Search the records for the word "with" and pick out every line that has it.

════════

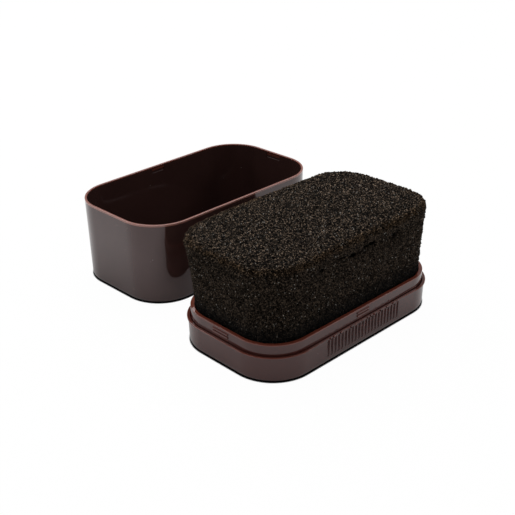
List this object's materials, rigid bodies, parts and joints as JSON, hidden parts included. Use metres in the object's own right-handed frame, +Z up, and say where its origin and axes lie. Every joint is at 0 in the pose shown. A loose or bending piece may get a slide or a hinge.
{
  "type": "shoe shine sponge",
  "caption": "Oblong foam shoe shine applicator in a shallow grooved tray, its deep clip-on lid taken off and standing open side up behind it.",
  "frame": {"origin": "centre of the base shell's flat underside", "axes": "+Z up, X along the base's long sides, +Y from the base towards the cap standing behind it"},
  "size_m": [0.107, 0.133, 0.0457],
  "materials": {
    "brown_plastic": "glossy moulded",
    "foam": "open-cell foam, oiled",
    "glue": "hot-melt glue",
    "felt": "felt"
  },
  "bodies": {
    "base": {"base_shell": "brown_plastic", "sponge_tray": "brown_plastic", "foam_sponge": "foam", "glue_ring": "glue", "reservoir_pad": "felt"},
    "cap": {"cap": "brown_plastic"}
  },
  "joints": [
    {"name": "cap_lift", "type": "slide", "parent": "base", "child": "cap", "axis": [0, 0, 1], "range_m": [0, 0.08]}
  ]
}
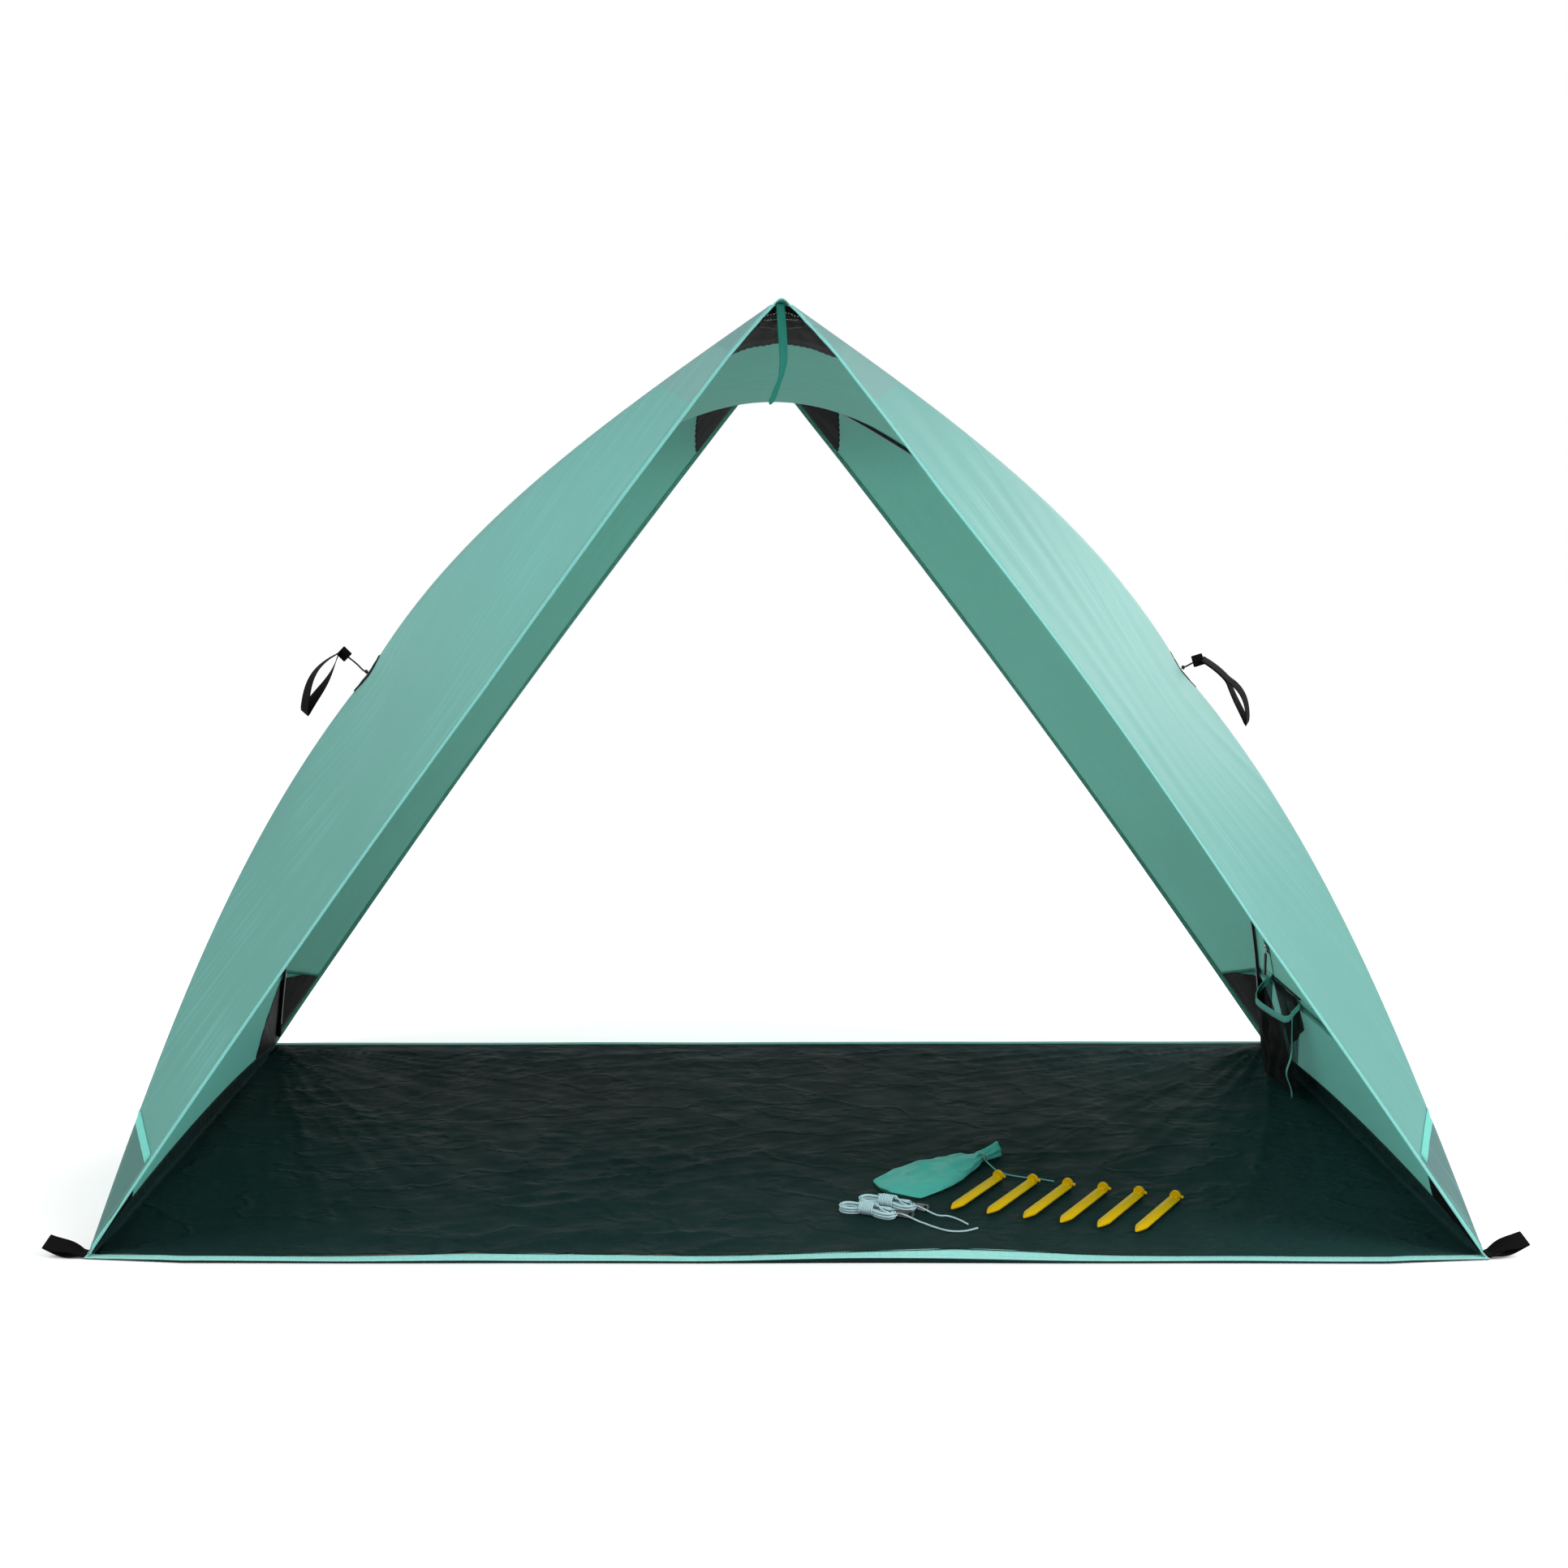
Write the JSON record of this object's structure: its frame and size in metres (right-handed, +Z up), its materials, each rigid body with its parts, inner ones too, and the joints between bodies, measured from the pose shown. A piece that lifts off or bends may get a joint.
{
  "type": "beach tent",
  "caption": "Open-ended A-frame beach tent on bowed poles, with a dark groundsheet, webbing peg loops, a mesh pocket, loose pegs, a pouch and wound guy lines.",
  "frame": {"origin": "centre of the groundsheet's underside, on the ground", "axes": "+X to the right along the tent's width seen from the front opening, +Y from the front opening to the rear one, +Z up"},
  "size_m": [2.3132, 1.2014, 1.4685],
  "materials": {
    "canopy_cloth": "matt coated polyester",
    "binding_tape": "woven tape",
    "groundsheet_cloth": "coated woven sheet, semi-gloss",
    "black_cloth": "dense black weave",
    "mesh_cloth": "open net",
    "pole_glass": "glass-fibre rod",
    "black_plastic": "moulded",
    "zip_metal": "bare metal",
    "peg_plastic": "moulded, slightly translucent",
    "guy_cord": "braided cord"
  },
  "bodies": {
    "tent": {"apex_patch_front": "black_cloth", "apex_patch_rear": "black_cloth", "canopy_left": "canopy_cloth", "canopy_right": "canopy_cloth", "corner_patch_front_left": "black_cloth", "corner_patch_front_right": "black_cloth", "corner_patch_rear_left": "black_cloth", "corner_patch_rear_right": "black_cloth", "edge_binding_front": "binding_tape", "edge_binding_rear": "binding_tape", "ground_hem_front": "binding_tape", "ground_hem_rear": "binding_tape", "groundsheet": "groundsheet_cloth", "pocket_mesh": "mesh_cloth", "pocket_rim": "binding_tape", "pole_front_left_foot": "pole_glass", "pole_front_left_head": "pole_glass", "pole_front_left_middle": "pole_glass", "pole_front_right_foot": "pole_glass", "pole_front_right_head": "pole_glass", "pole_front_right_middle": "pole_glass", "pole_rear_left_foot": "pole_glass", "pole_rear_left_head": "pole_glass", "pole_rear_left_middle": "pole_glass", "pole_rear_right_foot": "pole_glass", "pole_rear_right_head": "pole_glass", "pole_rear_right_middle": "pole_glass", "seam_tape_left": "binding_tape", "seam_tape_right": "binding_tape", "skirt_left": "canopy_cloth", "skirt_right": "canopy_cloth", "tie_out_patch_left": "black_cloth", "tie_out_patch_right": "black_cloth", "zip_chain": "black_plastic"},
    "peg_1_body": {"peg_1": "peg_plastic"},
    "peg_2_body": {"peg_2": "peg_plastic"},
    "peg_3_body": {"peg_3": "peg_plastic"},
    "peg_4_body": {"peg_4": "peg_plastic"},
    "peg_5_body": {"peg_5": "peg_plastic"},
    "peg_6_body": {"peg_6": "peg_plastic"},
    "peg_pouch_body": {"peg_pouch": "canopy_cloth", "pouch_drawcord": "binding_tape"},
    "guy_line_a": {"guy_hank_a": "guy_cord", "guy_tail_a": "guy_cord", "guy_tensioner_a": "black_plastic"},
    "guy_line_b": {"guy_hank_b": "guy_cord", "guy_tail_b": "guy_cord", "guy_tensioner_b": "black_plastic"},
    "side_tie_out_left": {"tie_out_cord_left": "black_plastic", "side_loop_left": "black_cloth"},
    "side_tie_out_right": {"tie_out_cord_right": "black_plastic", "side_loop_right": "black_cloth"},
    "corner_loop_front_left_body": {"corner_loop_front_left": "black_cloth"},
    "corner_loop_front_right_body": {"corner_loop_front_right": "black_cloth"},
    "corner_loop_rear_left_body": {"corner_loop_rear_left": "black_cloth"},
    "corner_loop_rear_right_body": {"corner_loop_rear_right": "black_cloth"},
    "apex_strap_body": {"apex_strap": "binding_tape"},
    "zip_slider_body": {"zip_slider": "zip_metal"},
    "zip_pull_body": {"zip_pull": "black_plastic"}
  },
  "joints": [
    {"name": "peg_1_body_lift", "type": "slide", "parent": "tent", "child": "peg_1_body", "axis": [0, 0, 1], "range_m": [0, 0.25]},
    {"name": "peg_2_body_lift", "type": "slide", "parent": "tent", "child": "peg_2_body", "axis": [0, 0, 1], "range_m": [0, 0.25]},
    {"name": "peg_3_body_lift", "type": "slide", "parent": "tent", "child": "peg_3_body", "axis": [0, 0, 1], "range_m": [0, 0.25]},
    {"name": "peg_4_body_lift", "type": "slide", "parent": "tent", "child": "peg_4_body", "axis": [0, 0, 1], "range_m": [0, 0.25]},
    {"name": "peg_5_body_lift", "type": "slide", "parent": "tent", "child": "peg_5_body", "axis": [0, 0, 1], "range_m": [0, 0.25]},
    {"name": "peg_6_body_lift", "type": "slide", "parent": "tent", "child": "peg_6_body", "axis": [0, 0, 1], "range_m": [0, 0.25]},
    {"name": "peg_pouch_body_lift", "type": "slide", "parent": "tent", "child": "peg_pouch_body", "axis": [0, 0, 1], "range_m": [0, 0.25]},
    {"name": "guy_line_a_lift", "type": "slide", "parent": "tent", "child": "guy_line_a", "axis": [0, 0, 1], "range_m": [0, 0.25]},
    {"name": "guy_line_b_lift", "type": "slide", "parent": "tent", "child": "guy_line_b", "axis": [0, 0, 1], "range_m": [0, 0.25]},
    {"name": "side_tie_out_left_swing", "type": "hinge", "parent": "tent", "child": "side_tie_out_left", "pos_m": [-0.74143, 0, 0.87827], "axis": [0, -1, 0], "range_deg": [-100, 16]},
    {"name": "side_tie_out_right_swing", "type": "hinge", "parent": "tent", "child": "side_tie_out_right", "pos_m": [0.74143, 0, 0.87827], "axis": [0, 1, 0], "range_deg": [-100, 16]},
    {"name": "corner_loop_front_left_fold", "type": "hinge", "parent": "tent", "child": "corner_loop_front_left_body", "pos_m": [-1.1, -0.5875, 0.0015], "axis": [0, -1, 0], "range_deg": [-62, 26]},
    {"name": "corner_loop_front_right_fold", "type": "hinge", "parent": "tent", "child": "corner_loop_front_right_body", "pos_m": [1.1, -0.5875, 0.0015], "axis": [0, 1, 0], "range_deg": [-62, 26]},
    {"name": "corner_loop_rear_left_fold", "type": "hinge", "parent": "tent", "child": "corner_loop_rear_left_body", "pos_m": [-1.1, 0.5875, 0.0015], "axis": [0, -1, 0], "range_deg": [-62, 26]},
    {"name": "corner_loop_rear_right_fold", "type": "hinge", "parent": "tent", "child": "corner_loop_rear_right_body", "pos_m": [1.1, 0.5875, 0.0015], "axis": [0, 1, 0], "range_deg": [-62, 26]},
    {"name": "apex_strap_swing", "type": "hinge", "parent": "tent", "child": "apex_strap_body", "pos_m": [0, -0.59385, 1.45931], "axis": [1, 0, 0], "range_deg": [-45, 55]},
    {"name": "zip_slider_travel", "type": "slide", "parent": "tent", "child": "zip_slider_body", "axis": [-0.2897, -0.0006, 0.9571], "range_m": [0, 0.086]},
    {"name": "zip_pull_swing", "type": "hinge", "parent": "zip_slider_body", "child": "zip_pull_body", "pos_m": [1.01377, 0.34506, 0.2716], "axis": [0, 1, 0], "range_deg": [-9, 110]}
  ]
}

════════

- [TASK RESULT]
Write the JSON record of this object's structure: its frame and size in metres (right-handed, +Z up), its materials, each rigid body with its parts, inner ones too, and the joints between bodies, measured from the pose shown. A piece that lifts off or bends may get a joint.
  "caption": "Open-ended A-frame beach tent on bowed poles, with a dark groundsheet, webbing peg loops, a mesh pocket, loose pegs, a pouch and wound guy lines.",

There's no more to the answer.